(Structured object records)
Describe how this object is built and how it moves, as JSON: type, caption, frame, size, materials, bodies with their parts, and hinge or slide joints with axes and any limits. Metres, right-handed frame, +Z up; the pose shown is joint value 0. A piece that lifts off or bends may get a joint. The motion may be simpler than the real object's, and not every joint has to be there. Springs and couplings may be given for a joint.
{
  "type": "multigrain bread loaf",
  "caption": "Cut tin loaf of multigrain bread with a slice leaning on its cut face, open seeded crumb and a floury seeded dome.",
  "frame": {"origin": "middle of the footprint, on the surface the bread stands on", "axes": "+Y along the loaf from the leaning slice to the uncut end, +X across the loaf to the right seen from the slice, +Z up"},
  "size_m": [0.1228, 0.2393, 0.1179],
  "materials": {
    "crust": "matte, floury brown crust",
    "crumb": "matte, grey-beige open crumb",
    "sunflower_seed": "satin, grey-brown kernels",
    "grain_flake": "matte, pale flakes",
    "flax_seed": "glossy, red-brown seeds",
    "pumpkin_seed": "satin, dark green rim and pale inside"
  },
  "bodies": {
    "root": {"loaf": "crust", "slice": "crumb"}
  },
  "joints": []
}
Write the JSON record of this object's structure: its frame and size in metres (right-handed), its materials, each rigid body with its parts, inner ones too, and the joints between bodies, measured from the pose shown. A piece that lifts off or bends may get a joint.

§ **WRITTEN REQUEST**: Copy out all of the data exactly, leaving nothing out.

§ **FULL ANSWER**:
Describe how this object is built and how it moves, as JSON: type, caption, frame, size, materials, bodies with their parts, and hinge or slide joints with axes and any limits. Metres, right-handed frame, +Z up; the pose shown is joint value 0. A piece that lifts off or bends may get a joint. The motion may be simpler than the real object's, and not every joint has to be there. Springs and couplings may be given for a joint.
{
  "type": "multigrain bread loaf",
  "caption": "Cut tin loaf of multigrain bread with a slice leaning on its cut face, open seeded crumb and a floury seeded dome.",
  "frame": {"origin": "middle of the footprint, on the surface the bread stands on", "axes": "+Y along the loaf from the leaning slice to the uncut end, +X across the loaf to the right seen from the slice, +Z up"},
  "size_m": [0.1228, 0.2393, 0.1179],
  "materials": {
    "crust": "matte, floury brown crust",
    "crumb": "matte, grey-beige open crumb",
    "sunflower_seed": "satin, grey-brown kernels",
    "grain_flake": "matte, pale flakes",
    "flax_seed": "glossy, red-brown seeds",
    "pumpkin_seed": "satin, dark green rim and pale inside"
  },
  "bodies": {
    "root": {"loaf": "crust", "slice": "crumb"}
  },
  "joints": []
}
Write the JSON record of this object's structure: its frame and size in metres (right-handed), its materials, each rigid body with its parts, inner ones too, and the joints between bodies, measured from the pose shown. A piece that lifts off or bends may get a joint.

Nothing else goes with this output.